Growing up in Colorado, Missy Franklin was introduced to swimming on her mother's insistence, owing to water safety. At the age of seven, she joined the Colorado Stars travel swim team and by 12, the American was competing against girls much older than her. By the time, Franklin graduated from high school, she possessed half the Colorado High School Athletics Association's time records for high school swim.
Realising her potential, Franklin's parents got her under the wing of professional swimming coaches and the young girl thrived. In 2011, she set the first world record of her career in the 200-metre backstroke category, bettering Japanese swimmer Shiho Sakai's previous best. But, her biggest test came in 2012 as she underwent the London Olympic trials.
Acing the trials and becoming the first female to qualify for seven Olympic events, Franklin, at the age of just 17, lived up to her reputation by winning five medals - four golds and a bronze - at the 2012 Summer Olympics. She also became the first woman to win four golds in a single Olympics in any sport.

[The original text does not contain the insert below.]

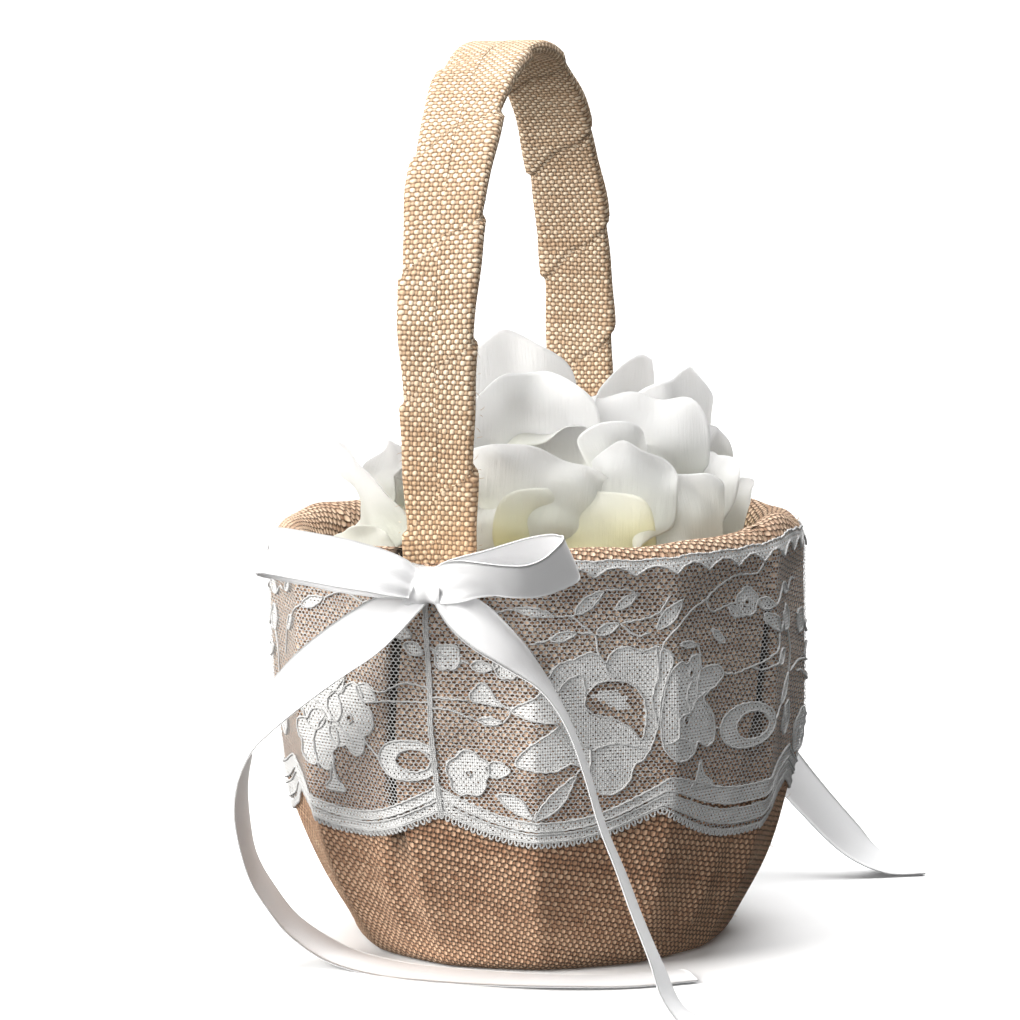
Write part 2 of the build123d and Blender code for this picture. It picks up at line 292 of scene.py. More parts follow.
def burlap_material(name, light, dark, gap_shade_colour, low_shade_tint, low_shade_span):
    """Plain-woven jute.  uv counts threads; the second uv map holds painted shade in x, 1 deep in a fold.  The gap
    colour is painted shade low between the threads, and the low tint is painted shade towards the bottom.
    """
    g = Graph(name)
    raw_u, raw_v = g.uv()
    wander = g.noise(g.vector(raw_u, raw_v), 0.35, 2)
    drift = g.math("MULTIPLY", g.math("SUBTRACT", wander, 0.5), 0.55)
    u = g.math("ADD", raw_u, drift)
    v = g.math("SUBTRACT", raw_v, drift)
    row_u, row_v = g.math("FLOOR", u), g.math("FLOOR", v)
    across_u = g.math("SUBTRACT", g.math("SUBTRACT", u, row_u), 0.5)
    across_v = g.math("SUBTRACT", g.math("SUBTRACT", v, row_v), 0.5)
    parity = g.math("FLOORED_MODULO", g.math("ADD", row_u, row_v), 2.0)
    sign = g.math("SUBTRACT", 1.0, g.math("MULTIPLY", parity, 2.0))
    thick_u = g.blend(g.random(row_u), 0.34, 0.46)
    thick_v = g.blend(g.random(g.math("ADD", row_v, 517.0)), 0.36, 0.50)

    def thread(across, along, thick, way, lift):
        share = g.math("DIVIDE", across, thick)
        crown = g.math("SUBTRACT", 1.0, g.math("MULTIPLY", share, share), clamp=True)
        sway = g.math("MULTIPLY", g.math("COSINE", g.math("MULTIPLY", along, pi)), way)
        rounded = g.math("ADD", g.math("MULTIPLY", g.math("SQRT", crown), 0.62), lift)
        return g.math("ADD", rounded, g.math("MULTIPLY", sway, 0.50))

    warp = thread(across_u, across_v, thick_u, sign, -0.30)
    weft = thread(across_v, across_u, thick_v, g.math("MULTIPLY", sign, -1.0), 0.16)
    top = g.math("MAXIMUM", warp, weft)
    is_warp = g.math("GREATER_THAN", warp, weft)
    fibre_warp = g.noise(g.vector(g.math("MULTIPLY", u, 9.0), g.math("MULTIPLY", v, 1.3)), 1.0, 3, 0.6)
    fibre_weft = g.noise(g.vector(g.math("MULTIPLY", u, 1.3), g.math("MULTIPLY", v, 9.0)), 1.0, 3, 0.6)
    fibre = g.blend(is_warp, fibre_weft, fibre_warp)
    own_tone = g.blend(is_warp, g.random(g.math("ADD", row_v, 91.0)), g.random(row_u))
    slub = g.noise(g.blend(is_warp, g.math("ADD", g.math("MULTIPLY", u, 0.5), g.math("MULTIPLY", row_v, 7.3)),
                           g.math("ADD", g.math("MULTIPLY", v, 0.5), g.math("MULTIPLY", row_u, 5.1))),
                   1.0, 2, 0.5, "1D")
    tone = g.math("ADD", g.math("MULTIPLY", own_tone, 0.30), g.math("MULTIPLY", fibre, 0.55))
    tone = g.math("ADD", tone, g.math("MULTIPLY", slub, 0.40))
    patchy = g.noise(g.position(), 60.0, 3)
    tone = g.math("ADD", tone, g.math("MULTIPLY", g.math("SUBTRACT", patchy, 0.5), 0.35))
    grain = g.random(g.math("ADD", row_u, g.math("MULTIPLY", row_v, 57.3)))
    tone = g.math("ADD", tone, g.math("MULTIPLY", g.math("SUBTRACT", grain, 0.5), 0.30))
    tone = g.math("SUBTRACT", tone, g.math("MULTIPLY", is_warp, 0.42))
    colour = g.mix(g.smooth(tone, 0.20, 0.85), dark, light)
    # painted shade: below the height span the colour is multiplied by the low tint, darker and redder towards the
    # bottom
    colour = g.mix(g.smooth(g.height(), low_shade_span[0], low_shade_span[1]), g.mix(1.0, colour, low_shade_tint, "MULTIPLY"), colour)
    # painted shade: the low places of the threads, between the crowns, take the gap colour
    depth = g.smooth(top, 0.25, 1.0)
    colour = g.mix(depth, gap_shade_colour, colour)
    # painted shade: near-black in deep folds and under wound turns, read from the second uv map
    fold, _ = g.uv("painted_shade_uv")
    colour = g.mix(fold, colour, (0.006, 0.005, 0.004, 1))
    g.set(Base_Color=colour, Roughness=0.92, Specular_IOR_Level=0.12, Sheen_Weight=0.22, Sheen_Roughness=0.6)
    g.set(Sheen_Tint=(0.9, 0.75, 0.58, 1))
    relief = g.math("ADD", g.math("MULTIPLY", top, 1.0), g.math("MULTIPLY", fibre, 0.22))
    g.bump(relief, 0.00042, 1.0)
    return g.material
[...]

In her next Olympics in Rio, the American swimmer, sadly, couldn't repeat her heroics (at least not in the number of medals) as she could only win a gold medal in the 4x200m freestyle relay. But, despite that, Franklin was being looked upon as the next Michael Phelps for her capabilities in the swimming pool. But, it wasn't meant to be.
At the age of 23, while people are generally beginning their careers, Franklin was forced to call time on hers. Destined for greatness, the young swimmer broke many hearts after she announced her retirement from the sport last December, owing to chronic shoulder pain.
For someone who won almost everything at will at the biggest sporting spectacle in the world, Franklin's dreams of becoming the best came crashing down. While the turn of events can undoubtedly demoralise anyone, it couldn't affect Franklin's resolve. Retired at such a young age, Franklin took another shot at life through 'Hinduism'.
“I have been studying religion for a year now and it is so fascinating and eye-opening. I love learning different cultures, people and their faith,” Franklin told PTI on the sidelines of the 'Laureus World Sports Awards.'
“My own religion is Christianity but two classes I have found so intriguing are Hinduism and Islam. Because those are the two religions I did not know a lot about and after reading and learning about them, I think they are beautiful,” the bubbly American said.
Apart from her heroics in swimming, Franklin also comes across as a bright student who knows quite a lot about 'Hinduism'. She is fascinated by the Ramayana and Mahabharata and has also made a conscious effort to learn the unfamiliar names in the two epics.
“I think the most beautiful aspect of Hinduism is the idea of Karma and of being good to one another, doing good deeds and how that all comes back to you, how the universe works. I find their myths and tales incredible, it is also fascinating to know about their gods, reading the Mahabharata and Ramayana has been such an amazing experience for me. The family names in Mahabharata would always confuse me but I remember learning about Ram and Sita in the Ramayana. How Sita lived her life, how loyal she stayed to Rama,” she said.
Smitten by her ever-growing love for 'Hinduism', Franklin is keen on visiting India - a country that has the largest Hindu population in the world. On the other hand, her stint at the University of Georgia also educated her about the history of Yoga. “Learning about the true roots of yoga and its process, how actual Yogis live their life of renunciation, it is so incredible. I have been doing Yoga recreationally for three years but after learning more about it through Hinduism, it has definitely become a more spiritual experience for me,” she revealed.
“In the West, I think the spiritualism of Yoga was left out and that is a huge generalisation. But it is great learning about what Yoga is all about and how it is about that connection with the divine and creating that oneness,” she added.
At a tender age, Franklin attained stardom and then saw it all go out of the window. Her injury spelt doom for what would have surely been a fantastic swimming career. But, unlike the majority of individuals her age, the American didn't let the weaknesses bring her down. Instead, she assessed her options and focussed on things that brought her happiness and peace.
Owing to her unfavourable experiences and tough choices in life so far, this youngster is a befitting example and role model for all those who seek inspiration in the darkest phases of life.